A person will be diagnosed with MDD if they are experiencing five or more of the following symptoms during a two-week period. These cannot be because of substance abuse or another condition – and “depressed mood” or “loss of interest or pleasure” has to be at least one of their symptoms.
- Depressed mood nearly every day for most of the day.
- Significantly diminished interest or pleasure in all or most activities nearly every day for the majority of the day.
- Significant weight loss when not dieting. Or weight gain, or decrease or increase in appetite most days.
- A slowing of thoughts, and a reduction of physical movement that’s observable by others.
- Loss of energy or fatigue most days.
- Feeling worthless or with inappropriate excessive guilt virtually every day.
- Less ability to concentrate and think or indecisiveness most days.
- Recurring thoughts of death and/or suicide (with or without a specific plan), or a suicide attempt.
Sometimes known as MDD with atypical features, atypical depression is a depression that goes away in response to positive events. This means someone may not always appear depressed.
Common symptoms include: excessive sleep or insomnia, fatigue, poor body image, feeling overwhelmed, excessive appetite, weight gain, and intense sensitivity to criticism.
Seasonal affective disorder (SAD)
SAD has similar symptoms to MDD, but develops in someone during a particular season – mostly during the dark and cold winter months. For this reason it is sometimes called MDD with seasonal pattern. It is seen much more in far southern and far northern nations where there is much less light for long periods of each year.
Persistent depressive disorder (PDD)
While PDD is generally not as intense as MDD, it persists in someone for at least two years. It can make day-to-day living extremely difficult. Relief of symptoms can come – but for a maximum of eight weeks.
Previously called dysthymia, it’s also sometimes referred to as chronic depression. Symptoms include a lack of energy, irritability, anger, changes to appetite, social withdrawal, difficulties in daily tasks, poor self-esteem, insomnia or oversleeping, overwhelming sadness, memory and concentration issues, loss of interest in hobbies and things previously enjoyed, and extreme feelings of guilt.
There are some people diagnosed with MDD who also have periods when they lose touch with reality. This is called psychosis and it causes hallucinations, paranoia and delusion. Experiencing at least two of these at the same time is MDD with psychotic features.
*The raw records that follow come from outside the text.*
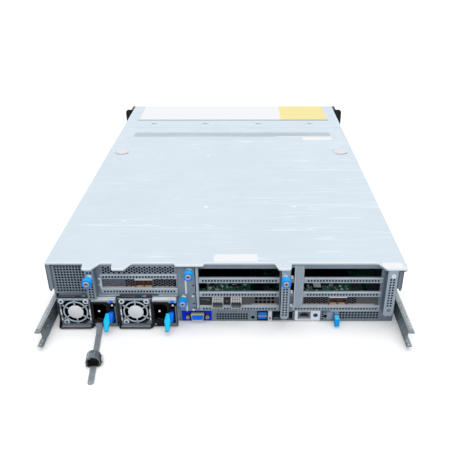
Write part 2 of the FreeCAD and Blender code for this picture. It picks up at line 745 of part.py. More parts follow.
def usb_ports():
    x0, x1, z0, z1 = usb_box
    block = box(x0, x1, rear + 1.0, rear + port_depth, z0, z1)
    tall = (z1 - z0 - 2.4) / 2
    tongues = []
    for k in range(2):
        foot = z0 + 0.8 + k * (tall + 0.8)
        block = block.cut(box(x0 + 0.7, x1 - 0.7, rear + 1.0, rear + port_depth - 2, foot, foot + tall))
        tongues.append(box(x0 + 1.4, x1 - 1.4, rear + 3.0, rear + port_depth - 2, foot + tall - 2.5,
                           foot + tall - 0.7))
    return joined([block] + tongues)


def lan_port():
    x0, x1, z0, z1 = lan_box
    block = box(x0, x1, rear + 1.2, rear + port_depth, z0, z1)
    well = [(x0 + 2, z0 + 1.0), (x1 - 2, z0 + 1.0), (x1 - 2, z1 - 3.6), (x1 - 4.5, z1 - 3.6),
            (x1 - 4.5, z1 - 1.2), (x0 + 4.5, z1 - 1.2), (x0 + 4.5, z1 - 3.6), (x0 + 2, z1 - 3.6)]
    return block.cut(plate_xz(well, [], rear + 1.2, 12))


def id_button():
    x, z = id_button_at
    rim = regular(x, z, id_button_radius, 16)
    head = plate_xz(rim, [], rear + rear_panel_set - 0.8, sheet + 0.9)
    half = id_button_radius + 1.2
    flange = box(x - half, x + half, rear + panel_in + 0.1, rear + panel_in + 1.3, z - half, z + half)
    return joined([head, flange])


def mezzanine_module():
    x0, x1, z0, z1 = module_opening
    g = slide_gap
    field = punched(lever_at + 5.7, x1 - 4.0, 5.0, 12.6)
    field.append(regular(x0 + 5.2, 8.0, 2.3, 12))
    face = plate_xz(rectangle(x0 + g, x1 - g, z0 + g, z1 - g), field, rear + 0.9, sheet)
    board = box(x0 + 2, x1 - 2, rear + 0.9 + sheet, rear + module_depth, z0 + g, z0 + g + board_thickness)
    sink = box(x0 + 20, x1 - 12, rear + 40, rear + 80, z0 + g + board_thickness, z1 - 1.5)
    foot = z0 + g + 1.2
    pin = upright_pin(lever_at, rear - 1.6, foot - 1.0, lever_pin, lever_height + 2.0)
    lugs = []
    for z in (foot - 1.0, foot + lever_height + 0.2):
        lugs.append(box(lever_at - 1.6, lever_at + 1.6, rear - 3.0, rear + 0.9, z, z + 0.8))
    return joined([face, board, sink, pin] + lugs)


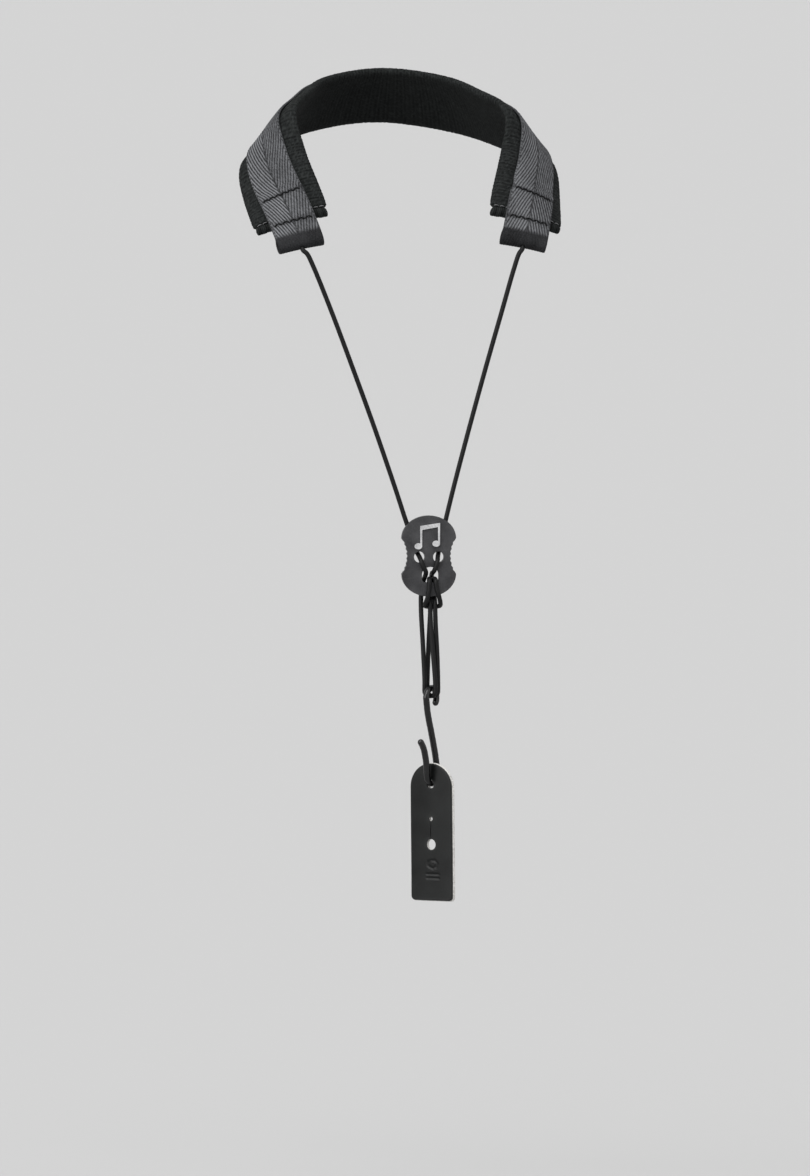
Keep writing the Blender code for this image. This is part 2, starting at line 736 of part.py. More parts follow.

Postpartum depression (PPD)
PPD is depression after giving birth, and there’s also perinatal depression while a woman is pregnant. Both are believed to be linked to hormonal changes as well as sleeplessness and physical difficulties that are common during pregnancy and around the birth of a baby.
Another factor is that when a woman is expecting or has a baby it can seem to intensify any problems, such as worries about their partner, financial issues or work and home problems.
Symptoms include self-harm (or thoughts), appetite changes, social withdrawal, feeling hopeless and worthless, anxiety, panic attacks, severe mood swings, difficulty bonding with the baby, thoughts of hurting the baby, guilt, deep sadness, thoughts of suicide or suicide attempts.
Premenstrual dysphoric disorder (PMDD)
PMDD has symptoms that are similar to PMS (premenstrual syndrome) such as anxiety, bloating, breast tenderness, irritability, moodiness, fatigue and increased appetite – but they are much more intense. A woman with PMDD can have depression that adversely affects their normal daily life.
Symptoms include feelings of stress, fatigue, difficulty concentrating, frequently tearful or crying, anxiety, panic attacks, lethargy, extreme anger, sleep problems, general irritability and binge eating.
If you think you or someone you know could have any type of depression, it is essential to speak with a therapist. Depression is always treatable – but it needs to be looked at as soon as possible.